From March 12 to May 16, 2026, Tim Van Laere Gallery Antwerp presents a solo exhibition of the renowned Belgian artist James Ensor (1860–1949), curated by Ensor specialist Herwig Todts and Tim Van Laere.

The exhibition James Ensor, A portrait of the old master as a young man focuses specifically on Ensor’s late, surprisingly vital oeuvre. Rather than depicting an artist repeating earlier successes, it presents an old master who remains playful, curious, and experimental; a creator who, well into old age, resisted what he called “Saint Routine.” Close study of his later work reveals an artist who stayed youthful in spirit and continued to experiment tirelessly with “les manières les plus opposées.” In his studio, he revisited colorful seascapes, and failed etching prints inspired sinisterly whimsical compositions. Shells and porcelain figurines become small, seemingly innocent theatrical scenes. Tiny masked creatures appear here and there, both performing for an audience and participating in dramatic tableaux. Ensor painted these scenes, as he described it himself, with his left eye on the mise-en-scène and his right eye on the colors of his palette. Even his portraits became, above all, experiments in color, where painterly freedom takes precedence over likeness. This exhibition thus reveals an Ensor who continued to innovate until the very end; a master who never ceased to remain young. Alongside this vibrant late work, the show presents a compact but powerful ensemble of large, relatively unknown charcoal drawings from 1880–1882, stemming from Ensor’s early avant-garde period.

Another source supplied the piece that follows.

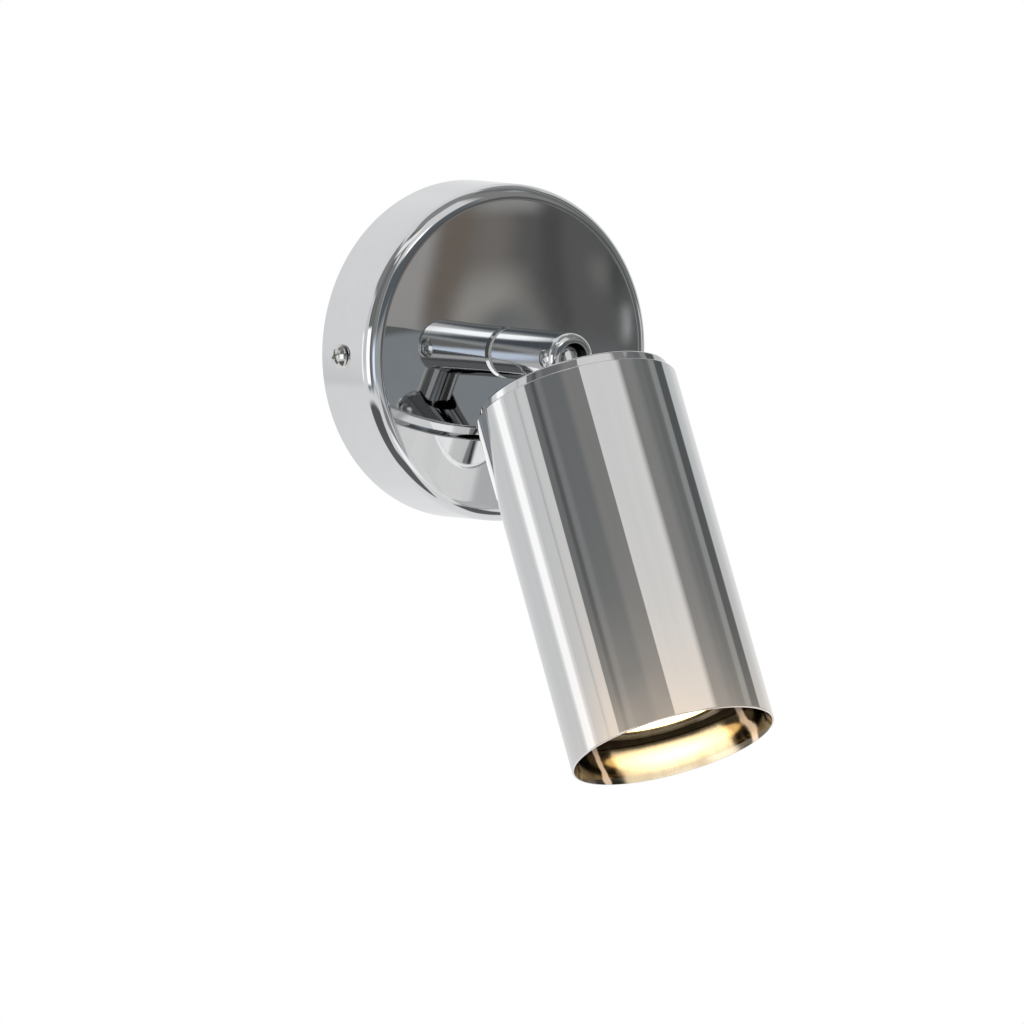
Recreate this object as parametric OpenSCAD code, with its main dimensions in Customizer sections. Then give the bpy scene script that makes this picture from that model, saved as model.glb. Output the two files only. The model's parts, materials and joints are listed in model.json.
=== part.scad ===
// Chrome wall spotlight: a round canopy, a short arm that turns in it, and a
// tubular head that tilts on a cross pivot in the slotted end of the arm.
// The origin is the middle of the wall bracket on the wall, +Z is up, and the
// lamp stands out from the wall along -Y.

/* [Canopy] */
// Outer diameter of the round canopy at the wall
canopy_d = 100; // [92:1:120]
// Height of the canopy from the wall to its front rim
canopy_h = 25; // [24:0.5:32]
// Thickness of the canopy's pressed steel
canopy_wall = 1.2; // [0.8:0.1:1.6]
// Radius of the canopy's rounded front edge
canopy_round = 4.4; // [3:0.1:6]
// How much the side draws in from the wall to the front, on the radius
canopy_draft = 0.35; // [0:0.05:1]
// Depth of the shallow dish in the front face
dish_depth = 1.2; // [0.4:0.1:2]
// Diameter of the flat seat in the middle of the dish
seat_d = 21; // [20.5:0.5:30]
// Distance of the side screws from the wall
side_screw_h = 10; // [9:0.5:12]

/* [Wall bracket] */
// Thickness of the bracket's sheet steel
bracket_t = 1.5; // [1:0.1:2]
// Width of the bracket's bar
bar_w = 18; // [16:1:24]
// Distance between the two wall slots
slot_spacing = 62; // [56:1:66]
// Length of a wall slot, end to end
slot_len = 10; // [8:0.5:12]
// Width of a wall slot
slot_w = 4.5; // [4:0.1:5.5]
// Diameter of the hole where the house cable comes in
cable_hole_d = 14; // [10:0.5:16]

/* [Arm] */
// Diameter of the arm
arm_d = 15; // [14.5:0.5:18]
// Length of the arm from the canopy's front rim to its end
arm_reach = 32.5; // [30:0.5:45]
// Radius of the arm's rounded end
arm_round = 2.6; // [1.5:0.1:2.8]
// Distance of the tilt pivot from the arm's end
pivot_setback = 5; // [4.8:0.1:6]
// Diameter of the bore that the leads run in
lead_bore_d = 6; // [5.4:0.1:6.4]
// Thread diameter of the hollow nipple behind the arm
nipple_d = 10; // [9.5:0.5:11]

/* [Head] */
// Tilt of the head away from hanging straight down, as photographed
tilt = 27; // [12:1:60]
// Outer diameter of the head's tube
tube_d = 60; // [57:1:64]
// Length of the tube
tube_len = 108.5; // [100:0.5:130]
// Wall thickness of the tube
tube_wall = 1.2; // [1:0.1:2]
// Height that the cap stands above the tube
cap_rise = 3.2; // [2.8:0.1:4]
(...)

Ensor emerged around 1880 as an artist firmly claiming his place within the avant-garde. From the outset, he believed that artistic renewal required the constant exploration of diverse “manières”: different subjects, techniques, and even contradictory styles. He remained faithful to this experimental credo throughout his life. He treated light, color, and form freely and independently, detached from visible reality. His work often anticipated modernism, yet his love for a broad range of expressive media - painting, drawing, etching, literary performances, satirical art criticism, and keyboard music - aligns even more closely with the pluralism of postmodernism.